Following the death of the poet's widow, Valerie, a new biography has been mooted
Following the death of Eliot's devoted second wife last week, her friends and former colleagues say access to all the poet's personal papers may now be granted. If so, the great poet's alleged antisemitism is also likely to come under fresh scrutiny. Love poems presented to his second wife every Sunday of their married life can also be published, according to her wishes.
Valerie Eliot, whose funeral takes place on Wednesday, was the assiduous editor of her late husband's letters and guarded his reputation with care during the 47 years following his death. Valerie, the poet's former personal secretary, guided his literary estate and did much to financially shore up the independence and future of the poet's publisher, Faber and Faber. But even though Eliot's widow was keen to systematically publish his wide-ranging letters, she prevented any writer from examining his documents with a free hand.
Any biographer now selected by the joint trustees of the Eliot estate would have plenty of drama to draw upon.

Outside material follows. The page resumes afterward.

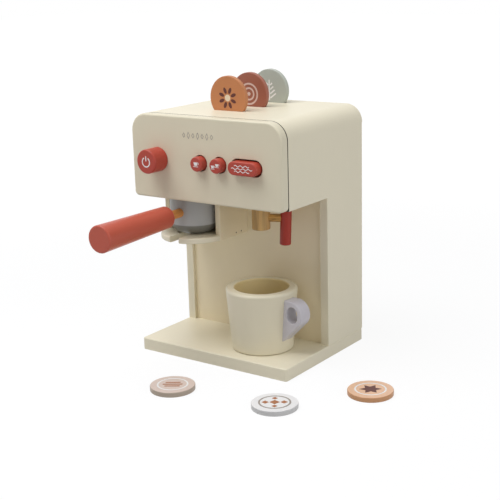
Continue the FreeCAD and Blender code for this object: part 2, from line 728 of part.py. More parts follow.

As Eliot himself once commented: "It often seems to me very bizarre that a person of my [Unitarian] antecedents should have had a life like a bad Russian novel."
The latest and third volume of Eliot's letters, edited by Valerie Eliot and John Haffenden, was published this summer and covered 1926 and 1927, the period during which he was received into the Church of England and failed to get into All Souls, Oxford, because some of his poetry was judged "obscene and blasphemous". It also chronicled the development of Vivienne's madness. "I am in great trouble, do not know what to do. In great fear," he wrote.
Valerie's close friend and a trustee of the Eliot estate, Clare Reihill, believes she was potentially prepared to give access to an official biographer. "She did indicate some time ago she was more open to the idea," she said this weekend, "but she wanted all the letters to come out first."